漫步大同街,能清晰感受到历史与当下的交融。街道两侧,既有与美术馆同期的老建筑,墙面的斑驳砖石诉说着岁月沧桑。也有经过修缮的新式楼宇,玻璃幕墙反射着现代都市的光影。而美术馆那抹醒目的红砖,始终是视觉焦点,如同一个稳定的文化坐标,让往来行人在步履匆匆中,总能捕捉到一丝历史的厚重。这种“以点带面”的文化辐射,使大同街超越了单纯的交通功能,成为大连城市更新中“保留历史肌理、激活文化活力”的典型样本。
如果说大连美术馆是静态的文化容器,大同街是流动的生活场景,那么以美术馆为主题的风景日戳,则是将两者转化为可携带、可传播的文化符号的关键媒介。
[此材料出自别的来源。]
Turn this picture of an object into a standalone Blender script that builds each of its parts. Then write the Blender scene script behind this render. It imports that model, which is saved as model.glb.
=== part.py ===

风景日戳的设计巧妙地呼应了建筑的核心特征,以美术馆的正面立面为主体,红砖的质感通过线条的疏密加以体现,尖顶与拱窗的比例严格遵循建筑原貌,上方的“大连美术馆”与下方的“辽宁大连·大同街”邮政地名,既明确了空间坐标,又强化了文化属性。这枚日戳的启用,并非偶然——它背后是邮政系统对城市文化地标价值的认可,更是将建筑符号转化为大众传播载体的智慧之举。
从功能层面看,这枚日戳的使用场景丰富而特殊:它可能出现在寄往外地的明信片上,让收件人通过图案初识大连美术馆的风貌;也可能被集邮爱好者精心收藏,成为“大连文化主题邮集”中不可或缺的一环;更可能在美术馆举办大型展览时,作为纪念戳供参观者加盖,将观展的记忆与邮政的仪式感永久绑定。在数字化通信日益普及的今天,这种带着油墨温度与手工痕迹的文化载体,反而更显珍贵。大连美术馆、大同街与这枚风景日戳,三者看似独立,实则构成了一个相互赋能的文化生态系统。
美术馆为大同街赋予了文化内核,使其从普通街区升华为具有艺术气质的文化空间。大同街则为美术馆提供了生长的土壤,街区的烟火气与历史积淀,让建筑不再是孤立的标本,而是融入市民生活的“活态遗产”。而风景日戳的存在,又将这种“建筑—街区”的共生关系转化为可传播、可延续的文化符号,突破了物理空间的限制,让美术馆的影响力通过邮政网络延伸至更广阔的天地。
这种多维共振的文化传承模式,在当代城市发展中具有重要启示意义。城市的文化记忆,从来不是单一载体能够承载的:它需要建筑作为物质依托,需要街区作为生态语境,更需要像风景日戳这样的“轻载体”进行活化与传播。大连美术馆风景日戳的价值,正在于它以最小的体量,串联起最大的文化半径,从建筑的砖石到街区的街巷,从邮政的历史到大众的记忆,形成了一个闭环的文化传播链条。